On the producer side, there are also transformations occurring. Not that long ago, if I wanted to produce good quality graphics or if I wanted to be in a desktop publishing world, I was probably a Mac user. If I wanted to do dynamite graphics, CAD, 3D, animation, and the like, I was probably a Sun or SGI workstation user. The reason was that PCs didn't have the gas or the graphics capabilities that would support the requirement.

Today, that just isn't true. I can buy a perfectly well equipped PC at the high end with the software I need to do most of these tasks for a lot less $ than I would pay if I wanted the platform to be one of those other brands. As a business person, if one of my engineers or graphic artists came to me with a requirement for a new workstation (assume, for example, it's a Mac), my question back to that person would be to explain why a PC wouldn't be able to do the same job. Increasingly, I think, users are going to fail at justifying the premium required by those other brands of workstations; and that at the end of the day, it will be a PC purchase.
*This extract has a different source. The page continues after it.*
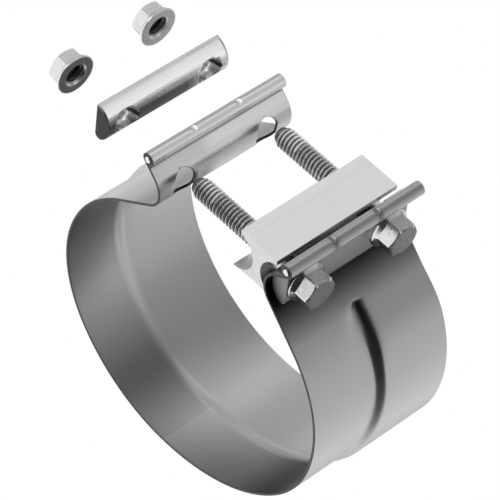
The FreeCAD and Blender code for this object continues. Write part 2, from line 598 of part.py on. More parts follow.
def flange_hex(body, label, height, outward):
    """Hexagon on a coned flange with chamfered corners; outward is the side that the hexagon points to."""
    sketch = new_sketch(body, label + "_hex", "YZ")
    hexagon(sketch)
    pad = body.newObject("PartDesign::Pad", label + "_hex_pad")
    pad.Profile = sketch
    pad.Reversed = outward < 0
    pad.setExpression("Length", height)
    flange = new_sketch(body, label + "_flange", "XZ")
    fr = value["flange_radius"]
    ft = value["flange_thickness"]
    rise = value["flange_rise"]
    s = outward
    points = [
        ((0.0, "0"), (0.0, "0")),
        ((0.0, "0"), (fr, "size.flange_radius")),
        ((s * ft, "%d * size.flange_thickness" % s), (fr, "size.flange_radius")),
        ((s * (ft + rise), "%d * (size.flange_thickness + size.flange_rise)" % s),
         (value["hex_flats"] / math.sqrt(3) + 0.15, "size.hex_flats / sqrt(3) + 0.15")),
        ((s * (ft + rise), "%d * (size.flange_thickness + size.flange_rise)" % s), (0.0, "0")),
    ]
    polygon(flange, points)
    turned = body.newObject("PartDesign::Revolution", label + "_flange_turn")
    turned.Profile = flange
    turned.ReferenceAxis = (flange, ["H_Axis"])
    turned.Angle = 360
    # the corners of the free end are turned off at thirty degrees
    bevel = new_sketch(body, label + "_bevel", "XZ")
    corner = value["hex_flats"] / math.sqrt(3) + 0.5
    near = value["hex_flats"] / 2 - 0.4
    end = {"size.head_height": value["head_height"], "size.nut_height": value["nut_height"]}[height]
    rise = (corner - near) * 0.577
    points = [
        ((s * end, "%d * %s" % (s, height)), (near, "size.hex_flats / 2 - 0.4")),
        ((s * (end + 1), "%d * (%s + 1)" % (s, height)), (near, "size.hex_flats / 2 - 0.4")),
        ((s * (end + 1), "%d * (%s + 1)" % (s, height)), (corner, "size.hex_flats / sqrt(3) + 0.5")),
        ((s * (end - rise), "%d * (%s - (size.hex_flats * 0.07735 + 0.9) * 0.577)" % (s, height)),
         (corner, "size.hex_flats / sqrt(3) + 0.5")),
    ]
    polygon(bevel, points)
    turned_off = body.newObject("PartDesign::Groove", label + "_bevel_turn")
    turned_off.Profile = bevel
    turned_off.ReferenceAxis = (bevel, ["H_Axis"])
    turned_off.Angle = 360
    return turned_off


def flange_bolt(label, side):
    """Flange bolt: head towards +X, chamfered tip towards -X, its origin on the head's bearing face."""
    body = new_body(label)
    flange_hex(body, label, "size.head_height", 1)
    shank = new_sketch(body, label + "_shank", "XZ")
    r = value["bolt_diameter"] / 2
    length = value["bolt_length"]
    c = value["tip_chamfer"]
    points = [
        ((0.5, "0.5"), (0.0, "0")),
        ((0.5, "0.5"), (r, "size.bolt_diameter / 2")),
        ((-length + c, "-size.bolt_length + size.tip_chamfer"), (r, "size.bolt_diameter / 2")),
        ((-length, "-size.bolt_length"), (r - c * 0.53, "size.bolt_diameter / 2 - size.tip_chamfer * 0.53")),
        ((-length, "-size.bolt_length"), (0.0, "0")),
    ]
    polygon(shank, points)
    turned = body.newObject("PartDesign::Revolution", label + "_shank_turn")
    turned.Profile = shank
    turned.ReferenceAxis = (shank, ["H_Axis"])
    turned.Angle = 360
    body.Tip = turned
    body.setExpression("Placement.Base.x", "size.hook_x - size.bar_flat")
    body.setExpression("Placement.Base.y", "%d * size.bolt_pitch / 2" % side)
    body.setExpression("Placement.Base.z", "size.hook_z")
    return body


bolt_front = flange_bolt("bolt_front", -1)
bolt_back = flange_bolt("bolt_back", 1)


def flange_nut(label, side):
    """Flange nut: flange face towards +X, its origin on that face."""
    body = new_body(label)
    flange_hex(body, label, "size.nut_height", -1)
    bore = new_sketch(body, label + "_bore", "YZ")
    bore.addGeometry(Part.Circle(V(0, 0, 0), V(0, 0, 1), value["nut_bore"]), False)
    bore.addConstraint(Sketcher.Constraint("Coincident", 0, 3, -1, 1))
    named(bore, Sketcher.Constraint("Radius", 0, value["nut_bore"]), "bore", "size.nut_bore")
    cut = body.newObject("PartDesign::Pocket", label + "_bore_cut")
    cut.Profile = bore
    cut.Type = 1
    cut.Midplane = True
    body.Tip = cut
    body.setExpression("Placement.Base.x", "-size.nut_off")
    body.setExpression("Placement.Base.y", "%d * size.bolt_pitch / 2" % side)
    body.setExpression("Placement.Base.z", "size.hook_z")
    return body


nut_front = flange_nut("nut_front", -1)
nut_back = flange_nut("nut_back", 1)
doc.recompute()

PIECES = [
    ("band", band), ("rod_left", rod_left), ("rod_right", rod_right), ("bar_left", bar_left),
    ("bar_right", bar_right), ("spacer_block", block), ("bolt_front", bolt_front),
    ("bolt_back", bolt_back), ("nut_front", nut_front), ("nut_back", nut_back),
]
for item in doc.Objects:
    for word in ("Invalid", "Error"):
        if word in item.State:
            raise SystemExit("%s is in state %s" % (item.Name, item.State))
os.makedirs("parts", exist_ok=True)
for node, piece in PIECES:
    shape = piece.Shape
    if not shape.isValid() or len(shape.Solids) != 1:
        raise SystemExit("%s is not one valid solid: %s %d" % (node, shape.isValid(), len(shape.Solids)))
    box = shape.BoundBox
    print("%-13s %9.1f mm3  x %.2f..%.2f  y %.2f..%.2f  z %.2f..%.2f" % (
        node, shape.Volume, box.XMin, box.XMax, box.YMin, box.YMax, box.ZMin, box.ZMax))
    shape.exportStep("parts/%s.step" % node)
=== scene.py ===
# Lap-joint exhaust band clamp on a white ground: visual pieces, finishes, lights and camera.
# Frame: +Y is the pipe bore's axis, +Z points up through the gap, +X runs along the bolts to their heads.
import math

import bmesh
import bpy
from mathutils import Matrix, Vector
from mathutils.geometry import delaunay_2d_cdt


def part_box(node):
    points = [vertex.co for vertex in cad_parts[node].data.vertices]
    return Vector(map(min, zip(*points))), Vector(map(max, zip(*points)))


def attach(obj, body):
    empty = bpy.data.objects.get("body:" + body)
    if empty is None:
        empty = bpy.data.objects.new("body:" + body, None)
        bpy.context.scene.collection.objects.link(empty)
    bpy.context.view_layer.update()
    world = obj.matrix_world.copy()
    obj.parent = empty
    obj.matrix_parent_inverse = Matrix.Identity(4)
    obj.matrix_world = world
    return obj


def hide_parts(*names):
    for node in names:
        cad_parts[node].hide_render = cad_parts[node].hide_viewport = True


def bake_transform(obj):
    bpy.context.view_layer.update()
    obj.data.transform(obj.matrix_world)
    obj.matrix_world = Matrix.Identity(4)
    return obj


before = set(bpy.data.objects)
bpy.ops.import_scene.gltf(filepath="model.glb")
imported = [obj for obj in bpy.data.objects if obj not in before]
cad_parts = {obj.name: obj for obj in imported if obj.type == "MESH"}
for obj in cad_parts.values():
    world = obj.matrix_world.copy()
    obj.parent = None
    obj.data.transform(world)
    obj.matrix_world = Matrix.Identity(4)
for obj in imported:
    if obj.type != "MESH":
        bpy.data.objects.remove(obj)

bl_info = {
    "name": "Exhaust band clamp",
    "version": (1, 0, 0),
    "blender": (4, 2, 0),
    "location": "3D View > Sidebar > Clamp",
    "description": "Builds a stainless exhaust band clamp with its block, bars, bolts and nuts",
    "category": "Object",
}

MM = 0.001


def length(name, text, millimetres):
    return bpy.props.FloatProperty(
        name=name, description=text, default=millimetres * MM, min=0.0, unit="LENGTH", precision=5
    )


def place(name, text, millimetres):
    return bpy.props.FloatProperty(
        name=name, description=text, default=millimetres * MM, unit="LENGTH", precision=5
    )


def turn(name, text, degrees):
    return bpy.props.FloatProperty(
        name=name, description=text, default=math.radians(degrees), subtype="ANGLE", unit="ROTATION"
    )


def colour(name, text, value):
    return bpy.props.FloatVectorProperty(
        name=name, description=text, default=value, size=3, min=0.0, max=1.0, subtype="COLOR"
    )


def share(name, text, value):
    return bpy.props.FloatProperty(
        name=name, description=text, default=value, min=0.0, max=1.0, subtype="FACTOR"
    )


class BandSizes(bpy.types.PropertyGroup):
    """Sizes of the rolled band."""

    thickness: length("Sheet", "Thickness of the sheet", 1.2)
    width: length("Width", "Width along the pipe", 72.0)
    low_x: place("Low point across", "Lowest point of the front land", -7.4)
    low_z: place("Low point height", "Height of that point", -73.2)
    arc: turn("Arc turn", "Turn of each low and middle arc", 50.0)
    right_low: length("Right low radius", "Outer radius of the right low arc", 87.3)
    right_mid: length("Right middle radius", "Outer radius of the right middle arc", 71.8)
    right_top: length("Right shoulder radius", "Outer radius of the right shoulder", 63.4)
    right_shoulder: turn("Right shoulder", "Angle from the top where the right shelf starts", 44.7)
    right_run: length("Right shelf", "Straight of the right shelf", 23.4)
    left_low: length("Left low radius", "Outer radius of the left low arc", 71.4)
    left_mid: length("Left middle radius", "Outer radius of the left middle arc", 61.5)
    left_top: length("Left shoulder radius", "Outer radius of the left shoulder", 71.2)
    left_shoulder: turn("Left shoulder", "Angle from the top where the left shelf starts", 35.5)
    left_run: length("Left shelf", "Straight of the left shelf", 20.9)
    step: length("Step", "Rise of the rear land over the front land", 2.3)
    ramp_front: place("Ramp start", "Where the ramp leaves the front land", -10.0)
    ramp_back: place("Ramp end", "Where the ramp meets the rear land", -2.0)
    step_full: turn("Step end", "Angle from the top where the left step is full", 64.0)
    step_gone: turn("Plain start", "Angle from the top where the left step starts", 47.5)
    step_over: length("Step start", "How far the right step starts on the shelf", 3.5)
    step_fade: length("Step fade", "Length in which the right step grows", 24.0)
    step_drift: length("Step drift", "How far back the step lies at the right shoulder", 5.5)
    crease: length("Crease depth", "Depth of the crease in which the right step starts", 1.4)
    crease_long: length("Crease length", "Length of that crease below the shoulder", 34.0)
    hook: length("Loop radius", "Inner radius of a loop", 10.1)
    hook_turn: turn("Loop turn", "Turn of the sheet round a loop", 101.5)
    top_run: length("Top run", "Straight before the rolled hem", 8.6)
    roll: length("Hem radius", "Outer radius of the rolled hem", 3.1)
    roll_turn: turn("Hem turn", "Turn of the rolled hem", 301.0)
    slot_width: length("Slot width", "Width of a bolt slot", 11.0)
    slot_low: length("Slot low end", "End of a slot below the loop's centre", 7.9)
    left_high: length("Left slot high end", "End of a left slot above the loop's centre", 6.7)
    right_high: length("Right slot high end", "End of a right slot above the loop's centre", 8.3)
    stake_pitch: length("Stake pitch", "Distance of the two stakes of a hem", 24.0)
    stake_nose: length("Stake nose", "Radius of the stake's chisel", 1.7)
    stake_depth: length("Stake depth", "Depth of a stake", 0.75)
    edge: length("Edge rounding", "Rounding of the cut edges", 0.16)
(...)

So. Is Mr. Kurlak wrong? On balance - it really doesn't matter! I've heard these kinds of comments for 30 years....... And, they have all been wrong. The only two questions, in my mind are (1) how fast capacity becomes inadequate, and (2) what's going to soak it up?



To: Khris Vogel who wrote (48342)2/21/1998 1:24:00 PM
From: Paul Engel  Read Replies (2) | Respond to of 186894
 
Khris - Re: Kurlak

Thanks for the post - iy has been discussed for a while.
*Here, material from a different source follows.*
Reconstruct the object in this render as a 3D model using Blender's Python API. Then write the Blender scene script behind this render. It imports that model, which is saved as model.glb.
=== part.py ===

Kurlak assumes Intel is adrift, subject to the whims of low end failures such as AMD and Cyrix.

Being a mere Wall Street Wag, he is not aware of Intel's real capability in creating, deploying and profiting from advanced technology.

On another note, I would guess that Kurlak believes that He, Kurlak, has in the past been responsible for Intel's good fortunes in the stock market.

That being the case, Kurlak naturally assumes that he (Kurlak) will also dictate that the game is over for Intel. Funny - Intel doesn't appear to be listening.

I'm sure it never even entered Kurlak's mind that perhaps Intel has been responsible for Kurlak's past successes.